ABSTRACT

Drawing on the anthropological fieldwork of both authors, this article examines the hijras of India and Bangladesh, emphasizing the changes in their traditional religious and political roles and identities, from ancient times until the present. While the most popular common understanding of the hijras, who are found in India, Bangladesh, and Pakistan, is that of a third sex or third gender, they are now also characterized as transgender both within South Asia and internationally. Ancient Hindu mythology provides the basic context for the hijra role in South Asia, but Islam is also critical to their social organization, identities, and present culture. Culture contact predating today’s globalization has played an important role in hijra identity, beginning with their role as eunuchs in the Mughul Empire, through British colonialism, anthropological ethnography, and the internet and global social media. Hijra identity has now moved from an exclusive identification with the religious ritual of emasculation, to a global identity merging with LGBT activism. In addition, globally connected NGOS advocating human rights and HIV/AIDS related activism as well as transnational connections between hijras in South Asia and transgender groups in other parts of the world are now also central in hijra lives.
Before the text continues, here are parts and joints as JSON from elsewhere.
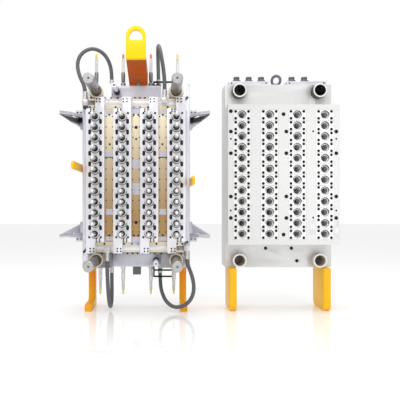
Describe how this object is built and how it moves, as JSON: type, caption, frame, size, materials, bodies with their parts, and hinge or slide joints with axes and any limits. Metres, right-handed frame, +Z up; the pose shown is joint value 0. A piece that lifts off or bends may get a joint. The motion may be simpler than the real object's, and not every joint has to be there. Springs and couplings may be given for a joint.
{
  "type": "preform mould",
  "caption": "Hot-runner injection mould for bottle preforms, shown open: core half with slides and guide pillars beside the cavity half, each on orange legs.",
  "frame": {"origin": "on the floor, below the middle of the whole, both halves counted", "axes": "X across the mould, Y towards the clamping faces at the back, Z up; both halves face -Y"},
  "size_m": [1.412, 0.467, 1.432],
  "materials": {
    "plate_steel": "ground, light grey with a lavender cast",
    "slide_steel": "bright ground",
    "core_steel": "polished",
    "pin_steel": "hardened and ground",
    "bronze": "dull sliding bronze",
    "orange_paint": "semi-gloss orange",
    "yellow_paint": "semi-gloss yellow",
    "hose_rubber": "matt dark grey",
    "fitting_steel": "plated",
    "clear_plastic": "milky, translucent",
    "cap_plastic": "moulded",
    "black_steel": "black",
    "box_paint": "grey-green"
  },
  "bodies": {
    "mould_base": {"core_clamp_plate": "plate_steel", "core_plate": "plate_steel", "cores": "core_steel", "guide_pillars": "pin_steel", "alignment_pins": "pin_steel", "latch_bolts": "fitting_steel", "lifting_bridge": "yellow_paint", "core_leg_left": "orange_paint", "core_leg_right": "orange_paint", "water_nipples": "fitting_steel", "nipple_sleeves": "clear_plastic", "nipple_caps": "cap_plastic", "plate_fittings": "fitting_steel", "hose_brackets": "black_steel", "sensor_box": "box_paint", "hot_half_clamp_plate": "plate_steel", "locating_ring": "pin_steel", "sprue_bush": "pin_steel", "manifold_plate": "plate_steel", "guide_bushes": "pin_steel", "cavity_plate": "plate_steel", "cavity_inserts": "slide_steel", "water_bars": "plate_steel", "water_couplings": "fitting_steel", "eye_bolt": "pin_steel", "cavity_leg_left": "orange_paint", "cavity_leg_right": "orange_paint", "hoses": "hose_rubber"},
    "stripper": {"stripper_plate": "plate_steel", "stripper_bushes": "bronze", "wear_strips": "bronze", "tie_bar_guides": "bronze", "drive_arms": "plate_steel", "arm_blocks": "plate_steel", "hose_elbows": "fitting_steel"},
    "slides_left": {"left_slides": "slide_steel", "left_tie_bar": "slide_steel"},
    "slides_right": {"right_slides": "slide_steel", "right_tie_bar": "slide_steel"},
    "strap_left": {"left_latch_strap": "orange_paint"},
    "strap_right": {"right_latch_strap": "orange_paint"}
  },
  "joints": [
    {"name": "eject_stroke", "type": "slide", "parent": "mould_base", "child": "stripper", "axis": [0, -1, 0], "range_m": [0, 0.06], "deforming": ["hoses"]},
    {"name": "left_slides_part", "type": "slide", "parent": "stripper", "child": "slides_left", "axis": [-1, 0, 0], "range_m": [0, 0.012]},
    {"name": "right_slides_part", "type": "slide", "parent": "stripper", "child": "slides_right", "axis": [1, 0, 0], "range_m": [0, 0.012]},
    {"name": "left_strap_swing", "type": "hinge", "parent": "mould_base", "child": "strap_left", "pos_m": [-0.6175, 0.1265, 0.748], "axis": [-1, 0, 0], "range_deg": [0, 50]},
    {"name": "right_strap_swing", "type": "hinge", "parent": "mould_base", "child": "strap_right", "pos_m": [-0.0395, 0.1265, 0.676], "axis": [-1, 0, 0], "range_deg": [0, 50]}
  ],
  "couplings": [
    {"joint": "left_slides_part", "follows": "eject_stroke", "ratio": 0.2},
    {"joint": "right_slides_part", "follows": "eject_stroke", "ratio": 0.2}
  ]
}
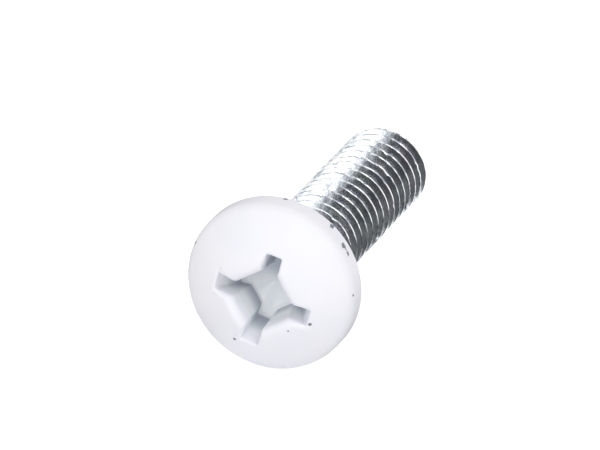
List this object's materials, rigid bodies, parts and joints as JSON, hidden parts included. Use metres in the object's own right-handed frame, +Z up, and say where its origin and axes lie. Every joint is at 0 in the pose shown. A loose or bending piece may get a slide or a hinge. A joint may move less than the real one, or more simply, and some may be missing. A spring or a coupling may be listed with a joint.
{
  "type": "pan head machine screw",
  "caption": "Machine screw with a low domed pan head, a cross recess, a short plain neck and a fine full-length thread, lying on its side.",
  "frame": {"origin": "on the floor under the middle of the screw's box, as the screw lies on its side", "axes": "+X from the head towards the end of the shank, +Z up; the screw's own axis leans 8.4 degrees down towards +X"},
  "size_m": [0.0195, 0.0092, 0.0092],
  "materials": {
    "zinc_plate": "bright zinc plate over rolled steel, with a glossy white paint on the head",
    "white_paint": "glossy white paint, thin and bluish in the recess, chipped at the rim"
  },
  "bodies": {
    "root": {"screw": "zinc_plate"}
  },
  "joints": []
}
In addition, partly through ethnography, gender theory, international tourism, and global media, the previously dominant binary Western sex/gender ideology is changing to a multiple and fluid gender ideology, both internationally and in South Asia. These global connections have resulted in increasing rights for hijras in India, Bangladesh, and Pakistan, including political, economic, and medical rights, through national legalization of hijras as a third gender.